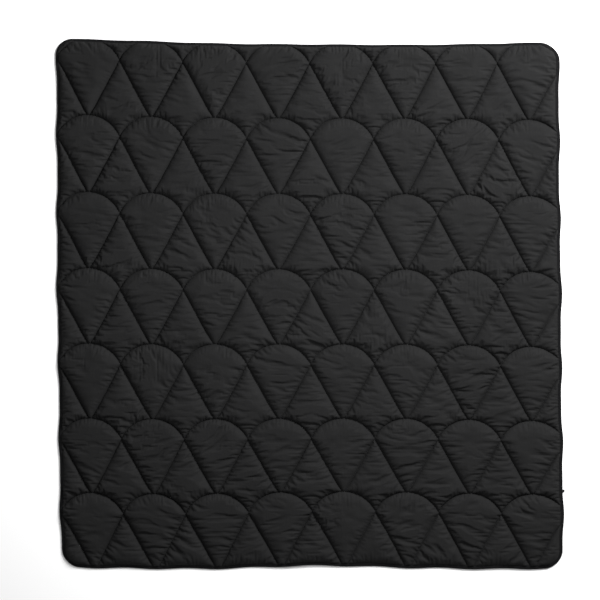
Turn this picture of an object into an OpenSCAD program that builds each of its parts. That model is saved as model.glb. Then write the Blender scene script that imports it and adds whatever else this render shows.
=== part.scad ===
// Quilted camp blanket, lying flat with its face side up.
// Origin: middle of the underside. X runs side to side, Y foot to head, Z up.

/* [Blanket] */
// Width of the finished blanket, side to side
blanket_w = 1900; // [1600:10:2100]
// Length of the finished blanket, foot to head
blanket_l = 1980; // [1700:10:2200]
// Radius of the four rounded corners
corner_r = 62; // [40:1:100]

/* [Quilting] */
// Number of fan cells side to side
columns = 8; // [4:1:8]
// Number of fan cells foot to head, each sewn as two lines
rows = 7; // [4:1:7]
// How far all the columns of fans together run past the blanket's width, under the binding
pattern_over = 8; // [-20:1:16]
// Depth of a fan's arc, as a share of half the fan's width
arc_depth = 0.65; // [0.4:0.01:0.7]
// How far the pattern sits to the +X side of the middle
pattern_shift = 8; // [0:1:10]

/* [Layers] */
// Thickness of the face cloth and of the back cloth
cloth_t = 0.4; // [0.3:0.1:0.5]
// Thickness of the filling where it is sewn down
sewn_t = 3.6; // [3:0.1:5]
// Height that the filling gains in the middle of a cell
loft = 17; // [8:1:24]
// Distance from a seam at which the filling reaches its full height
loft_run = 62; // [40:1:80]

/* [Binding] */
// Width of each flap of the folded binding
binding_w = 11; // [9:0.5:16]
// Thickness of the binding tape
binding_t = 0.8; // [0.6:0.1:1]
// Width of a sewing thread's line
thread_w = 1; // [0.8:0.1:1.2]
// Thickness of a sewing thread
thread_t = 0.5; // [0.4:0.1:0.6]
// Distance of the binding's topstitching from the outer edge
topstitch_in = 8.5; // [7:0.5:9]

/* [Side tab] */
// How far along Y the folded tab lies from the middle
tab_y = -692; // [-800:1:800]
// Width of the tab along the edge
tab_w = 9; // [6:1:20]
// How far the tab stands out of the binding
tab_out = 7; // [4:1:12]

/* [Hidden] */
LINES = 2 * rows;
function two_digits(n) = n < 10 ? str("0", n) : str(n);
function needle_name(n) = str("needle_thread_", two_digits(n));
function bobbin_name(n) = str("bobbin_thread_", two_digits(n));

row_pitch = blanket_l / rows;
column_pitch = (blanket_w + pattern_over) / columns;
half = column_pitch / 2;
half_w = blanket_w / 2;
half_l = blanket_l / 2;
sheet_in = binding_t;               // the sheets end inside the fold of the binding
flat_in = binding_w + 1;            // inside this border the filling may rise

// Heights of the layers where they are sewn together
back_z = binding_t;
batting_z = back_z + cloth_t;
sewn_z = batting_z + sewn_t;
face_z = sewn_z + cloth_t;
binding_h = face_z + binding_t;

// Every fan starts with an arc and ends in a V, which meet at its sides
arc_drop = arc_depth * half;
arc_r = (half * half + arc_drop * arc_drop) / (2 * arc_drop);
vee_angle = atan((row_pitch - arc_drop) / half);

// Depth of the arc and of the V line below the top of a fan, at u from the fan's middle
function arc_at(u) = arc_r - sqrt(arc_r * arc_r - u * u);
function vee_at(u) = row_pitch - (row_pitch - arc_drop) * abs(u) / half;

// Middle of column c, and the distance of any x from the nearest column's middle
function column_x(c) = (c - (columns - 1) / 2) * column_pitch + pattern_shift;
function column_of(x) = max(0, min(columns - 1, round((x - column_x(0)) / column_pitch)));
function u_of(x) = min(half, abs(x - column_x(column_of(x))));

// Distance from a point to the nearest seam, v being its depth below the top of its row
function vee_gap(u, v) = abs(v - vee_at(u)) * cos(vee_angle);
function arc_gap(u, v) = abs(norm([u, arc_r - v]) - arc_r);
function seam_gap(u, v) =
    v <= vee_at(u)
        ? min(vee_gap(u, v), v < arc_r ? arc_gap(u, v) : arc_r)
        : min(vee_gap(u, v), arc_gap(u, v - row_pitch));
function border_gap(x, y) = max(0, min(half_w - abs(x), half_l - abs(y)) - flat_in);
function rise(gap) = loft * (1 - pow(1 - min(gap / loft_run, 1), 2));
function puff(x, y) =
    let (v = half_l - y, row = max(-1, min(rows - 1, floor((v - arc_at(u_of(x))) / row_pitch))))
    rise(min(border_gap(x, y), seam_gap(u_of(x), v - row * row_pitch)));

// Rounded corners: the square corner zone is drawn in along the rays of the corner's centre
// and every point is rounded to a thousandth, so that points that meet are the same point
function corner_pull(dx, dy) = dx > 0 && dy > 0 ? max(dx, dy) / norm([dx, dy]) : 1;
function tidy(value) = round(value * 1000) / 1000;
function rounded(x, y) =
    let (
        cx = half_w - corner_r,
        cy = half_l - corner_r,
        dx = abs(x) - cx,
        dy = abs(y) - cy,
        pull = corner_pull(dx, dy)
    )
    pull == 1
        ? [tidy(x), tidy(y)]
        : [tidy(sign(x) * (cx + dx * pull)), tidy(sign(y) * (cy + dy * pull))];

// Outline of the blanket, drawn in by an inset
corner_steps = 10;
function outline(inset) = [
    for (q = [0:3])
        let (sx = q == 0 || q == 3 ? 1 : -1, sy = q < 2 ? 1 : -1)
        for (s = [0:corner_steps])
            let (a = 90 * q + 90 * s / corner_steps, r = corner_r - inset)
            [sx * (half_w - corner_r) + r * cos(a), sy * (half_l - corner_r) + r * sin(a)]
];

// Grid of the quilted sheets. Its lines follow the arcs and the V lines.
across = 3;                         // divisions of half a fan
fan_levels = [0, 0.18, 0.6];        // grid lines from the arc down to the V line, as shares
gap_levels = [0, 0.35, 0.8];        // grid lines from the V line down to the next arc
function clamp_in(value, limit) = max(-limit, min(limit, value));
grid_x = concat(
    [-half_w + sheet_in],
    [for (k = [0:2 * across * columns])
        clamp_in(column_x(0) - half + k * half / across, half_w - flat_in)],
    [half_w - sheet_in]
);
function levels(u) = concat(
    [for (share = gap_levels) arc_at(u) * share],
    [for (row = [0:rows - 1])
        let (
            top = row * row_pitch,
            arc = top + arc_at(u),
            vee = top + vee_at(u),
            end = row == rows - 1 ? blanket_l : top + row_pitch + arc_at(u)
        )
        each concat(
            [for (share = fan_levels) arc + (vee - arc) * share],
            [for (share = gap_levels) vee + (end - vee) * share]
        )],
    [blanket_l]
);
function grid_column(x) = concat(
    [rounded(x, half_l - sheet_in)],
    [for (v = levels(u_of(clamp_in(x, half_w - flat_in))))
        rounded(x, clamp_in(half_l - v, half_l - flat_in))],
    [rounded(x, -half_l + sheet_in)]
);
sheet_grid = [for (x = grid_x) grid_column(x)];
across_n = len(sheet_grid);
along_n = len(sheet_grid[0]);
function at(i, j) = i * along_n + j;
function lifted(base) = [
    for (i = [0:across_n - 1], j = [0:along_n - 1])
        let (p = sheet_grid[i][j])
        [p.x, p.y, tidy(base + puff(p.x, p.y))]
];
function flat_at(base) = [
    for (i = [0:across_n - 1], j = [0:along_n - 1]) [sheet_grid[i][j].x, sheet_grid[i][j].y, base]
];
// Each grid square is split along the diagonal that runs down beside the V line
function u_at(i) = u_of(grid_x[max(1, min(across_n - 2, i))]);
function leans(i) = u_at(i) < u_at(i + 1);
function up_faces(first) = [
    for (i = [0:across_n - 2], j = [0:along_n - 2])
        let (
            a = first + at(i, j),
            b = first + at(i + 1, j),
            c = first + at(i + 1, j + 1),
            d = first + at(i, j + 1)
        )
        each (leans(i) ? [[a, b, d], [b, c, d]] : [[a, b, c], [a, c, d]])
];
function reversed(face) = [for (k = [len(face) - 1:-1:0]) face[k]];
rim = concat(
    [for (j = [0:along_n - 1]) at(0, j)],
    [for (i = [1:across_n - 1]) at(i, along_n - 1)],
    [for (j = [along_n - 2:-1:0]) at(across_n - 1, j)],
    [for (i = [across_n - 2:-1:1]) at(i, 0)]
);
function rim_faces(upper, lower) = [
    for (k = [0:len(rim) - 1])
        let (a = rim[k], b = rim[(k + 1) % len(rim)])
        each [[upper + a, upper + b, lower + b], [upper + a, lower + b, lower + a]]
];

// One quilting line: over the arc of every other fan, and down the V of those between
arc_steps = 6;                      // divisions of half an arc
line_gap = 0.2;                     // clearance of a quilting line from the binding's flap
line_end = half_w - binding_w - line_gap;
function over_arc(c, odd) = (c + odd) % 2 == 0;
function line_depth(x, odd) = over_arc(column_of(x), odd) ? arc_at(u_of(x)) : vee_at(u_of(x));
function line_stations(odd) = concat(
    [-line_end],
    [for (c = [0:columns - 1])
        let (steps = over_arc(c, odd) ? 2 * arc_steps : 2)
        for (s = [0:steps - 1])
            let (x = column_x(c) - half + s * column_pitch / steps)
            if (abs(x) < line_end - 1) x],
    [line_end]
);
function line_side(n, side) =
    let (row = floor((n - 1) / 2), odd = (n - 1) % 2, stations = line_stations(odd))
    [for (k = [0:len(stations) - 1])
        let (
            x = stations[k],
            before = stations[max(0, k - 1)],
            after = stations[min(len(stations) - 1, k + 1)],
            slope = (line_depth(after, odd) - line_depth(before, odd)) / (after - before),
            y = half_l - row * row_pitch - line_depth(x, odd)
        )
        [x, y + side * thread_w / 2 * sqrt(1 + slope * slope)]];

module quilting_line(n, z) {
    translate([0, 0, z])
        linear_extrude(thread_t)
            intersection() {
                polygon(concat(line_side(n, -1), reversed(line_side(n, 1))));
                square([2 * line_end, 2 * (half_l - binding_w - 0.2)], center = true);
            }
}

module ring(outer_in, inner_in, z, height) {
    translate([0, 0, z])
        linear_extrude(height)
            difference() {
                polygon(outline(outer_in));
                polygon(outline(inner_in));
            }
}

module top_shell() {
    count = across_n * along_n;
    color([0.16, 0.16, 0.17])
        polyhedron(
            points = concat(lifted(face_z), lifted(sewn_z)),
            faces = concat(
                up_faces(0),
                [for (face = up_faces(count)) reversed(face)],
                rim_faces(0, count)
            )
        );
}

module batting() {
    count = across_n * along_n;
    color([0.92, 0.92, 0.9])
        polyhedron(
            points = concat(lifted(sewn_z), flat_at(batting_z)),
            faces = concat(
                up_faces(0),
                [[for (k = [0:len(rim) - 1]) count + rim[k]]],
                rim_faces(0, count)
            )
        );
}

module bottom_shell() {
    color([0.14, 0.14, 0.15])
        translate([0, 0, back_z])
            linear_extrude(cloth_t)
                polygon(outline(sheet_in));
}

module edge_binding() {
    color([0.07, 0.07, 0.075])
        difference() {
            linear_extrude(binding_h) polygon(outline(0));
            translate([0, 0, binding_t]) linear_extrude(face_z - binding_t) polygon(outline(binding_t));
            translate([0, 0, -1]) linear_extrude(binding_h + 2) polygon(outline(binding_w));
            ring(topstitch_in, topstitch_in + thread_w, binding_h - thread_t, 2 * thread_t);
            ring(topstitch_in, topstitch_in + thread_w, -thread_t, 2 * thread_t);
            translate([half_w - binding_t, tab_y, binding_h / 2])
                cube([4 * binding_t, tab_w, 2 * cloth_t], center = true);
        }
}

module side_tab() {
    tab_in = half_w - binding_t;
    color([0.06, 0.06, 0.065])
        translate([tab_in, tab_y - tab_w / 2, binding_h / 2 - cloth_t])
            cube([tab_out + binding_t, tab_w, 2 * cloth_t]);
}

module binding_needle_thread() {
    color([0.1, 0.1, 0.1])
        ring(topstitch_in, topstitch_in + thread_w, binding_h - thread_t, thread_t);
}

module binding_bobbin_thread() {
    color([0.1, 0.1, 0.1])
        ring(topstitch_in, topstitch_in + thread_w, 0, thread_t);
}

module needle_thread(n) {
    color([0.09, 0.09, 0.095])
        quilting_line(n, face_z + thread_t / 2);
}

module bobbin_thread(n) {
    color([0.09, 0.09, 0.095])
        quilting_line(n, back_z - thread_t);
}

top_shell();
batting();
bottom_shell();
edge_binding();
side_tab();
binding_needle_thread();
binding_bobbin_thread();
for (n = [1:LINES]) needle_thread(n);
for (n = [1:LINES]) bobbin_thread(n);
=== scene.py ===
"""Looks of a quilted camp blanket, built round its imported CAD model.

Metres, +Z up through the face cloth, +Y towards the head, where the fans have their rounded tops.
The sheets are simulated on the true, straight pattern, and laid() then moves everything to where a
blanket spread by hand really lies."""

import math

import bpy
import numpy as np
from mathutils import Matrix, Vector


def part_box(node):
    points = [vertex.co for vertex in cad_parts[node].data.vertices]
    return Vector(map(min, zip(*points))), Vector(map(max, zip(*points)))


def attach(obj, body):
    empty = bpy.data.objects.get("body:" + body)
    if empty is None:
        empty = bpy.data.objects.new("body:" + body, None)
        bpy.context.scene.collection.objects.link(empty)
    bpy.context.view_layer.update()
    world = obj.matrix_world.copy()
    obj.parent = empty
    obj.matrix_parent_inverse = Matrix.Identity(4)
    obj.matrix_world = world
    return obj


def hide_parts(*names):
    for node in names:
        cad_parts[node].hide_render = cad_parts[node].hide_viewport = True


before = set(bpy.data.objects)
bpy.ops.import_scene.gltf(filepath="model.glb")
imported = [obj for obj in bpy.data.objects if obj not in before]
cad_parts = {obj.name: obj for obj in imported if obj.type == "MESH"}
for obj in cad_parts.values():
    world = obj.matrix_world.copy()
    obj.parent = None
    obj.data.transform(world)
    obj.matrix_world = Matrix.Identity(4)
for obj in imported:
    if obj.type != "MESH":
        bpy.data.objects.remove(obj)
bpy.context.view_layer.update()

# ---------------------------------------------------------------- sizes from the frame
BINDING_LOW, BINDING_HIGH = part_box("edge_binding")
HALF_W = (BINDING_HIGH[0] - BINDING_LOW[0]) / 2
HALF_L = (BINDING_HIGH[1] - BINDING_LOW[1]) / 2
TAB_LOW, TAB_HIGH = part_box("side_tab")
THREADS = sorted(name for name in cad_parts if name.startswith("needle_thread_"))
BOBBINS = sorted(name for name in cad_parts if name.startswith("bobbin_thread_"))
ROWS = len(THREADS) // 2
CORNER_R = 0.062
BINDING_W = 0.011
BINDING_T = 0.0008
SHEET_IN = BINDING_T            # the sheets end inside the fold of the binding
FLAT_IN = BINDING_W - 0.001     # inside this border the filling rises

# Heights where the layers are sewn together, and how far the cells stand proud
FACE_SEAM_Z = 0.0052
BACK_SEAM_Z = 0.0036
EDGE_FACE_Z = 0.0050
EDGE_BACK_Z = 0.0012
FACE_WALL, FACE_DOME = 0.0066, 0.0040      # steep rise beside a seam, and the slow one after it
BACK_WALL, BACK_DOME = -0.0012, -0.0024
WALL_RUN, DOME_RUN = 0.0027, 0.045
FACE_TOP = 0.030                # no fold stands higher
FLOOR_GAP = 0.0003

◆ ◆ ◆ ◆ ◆

SHORT EXERCISE
Extract exactly the leading lines of the data, stopping at and including the line with "head, Z up.".

OUTPUT OF THE TASK
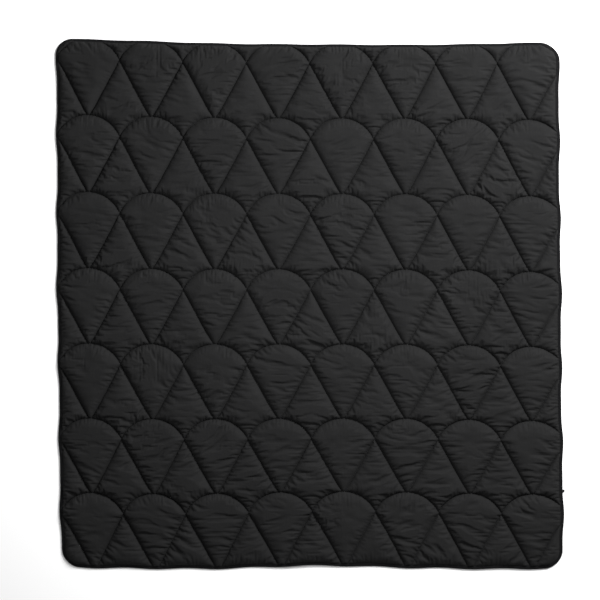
Turn this picture of an object into an OpenSCAD program that builds each of its parts. That model is saved as model.glb. Then write the Blender scene script that imports it and adds whatever else this render shows.
=== part.scad ===
// Quilted camp blanket, lying flat with its face side up.
// Origin: middle of the underside. X runs side to side, Y foot to head, Z up.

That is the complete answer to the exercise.